Another significant limitation is the vulnerability of the backbone cable. Because the network depends on a single communication line, any fault, break, or loose connection along the cable can disrupt communication for all devices. This makes the network highly sensitive to physical damage or environmental interference. Troubleshooting such issues can be complex, as a problem in one area of the bus can have cascading effects across the entire system. Regular monitoring and careful maintenance are essential to prevent disruptions and ensure continuity.
The reliance on terminators at both ends of the backbone is another critical consideration. Terminators absorb residual signals to prevent reflections that could interfere with data transmission. If terminators are missing, improperly installed, or damaged, signal reflections can occur, leading to data corruption or network failure. This requirement emphasizes the need for meticulous attention to physical installation and ongoing inspection, particularly in networks that experience frequent changes or environmental stresses.
Scalability is also limited in bus topology. As the network grows, performance naturally declines due to increased collisions and signal degradation over long cable runs. For small networks, this limitation is manageable, but in medium to large networks, bus topology becomes inefficient and less practical. Administrators must consider these constraints when designing a network, balancing the simplicity and cost-effectiveness of the linear arrangement against the potential for performance bottlenecks.
Situations Where Bus Topology Excels
Bus topology finds its niche in environments where simplicity, cost efficiency, and flexibility are prioritized over high-speed performance and extensive scalability. Small office networks benefit from the reduced cabling requirements, making setup and maintenance easier. Similarly, educational institutions that need to connect a handful of computers for classroom or laboratory use can take advantage of the straightforward design. The network allows multiple devices to share resources such as printers, scanners, and storage without the need for expensive or complex infrastructure.
Temporary setups, such as trade shows, exhibitions, and project-based installations, also benefit from the linear configuration. Devices can be quickly connected and disconnected with minimal effort, and the network can be dismantled without significant disruption. Laboratories or testing facilities that frequently add or remove devices find bus topology particularly advantageous, as the flexibility of drop cables allows for rapid adaptation to changing requirements. Peripheral connectivity, such as linking multiple output devices to a single input source, can also be efficiently managed through a bus network, particularly when the number of devices is limited and traffic is predictable.
Furthermore, bus topology serves an educational purpose, helping students and novice network administrators grasp essential networking concepts. By studying the flow of data, collision management, and the importance of terminators, learners gain insight into foundational principles applicable to more complex network designs.
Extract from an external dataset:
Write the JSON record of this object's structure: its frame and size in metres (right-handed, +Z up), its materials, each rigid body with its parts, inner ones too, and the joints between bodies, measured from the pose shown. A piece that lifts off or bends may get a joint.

This understanding facilitates troubleshooting, design planning, and optimization strategies in diverse networking environments.
Comparing Practical Performance with Other Topologies
While bus topology is straightforward and inexpensive, its limitations become evident when compared to more complex network arrangements. Star topology, for instance, connects all devices to a central hub, which simplifies management and reduces the likelihood of network-wide disruption caused by a single cable failure. In contrast, bus topology’s reliance on a single backbone makes it vulnerable to faults, though it remains less expensive to implement initially.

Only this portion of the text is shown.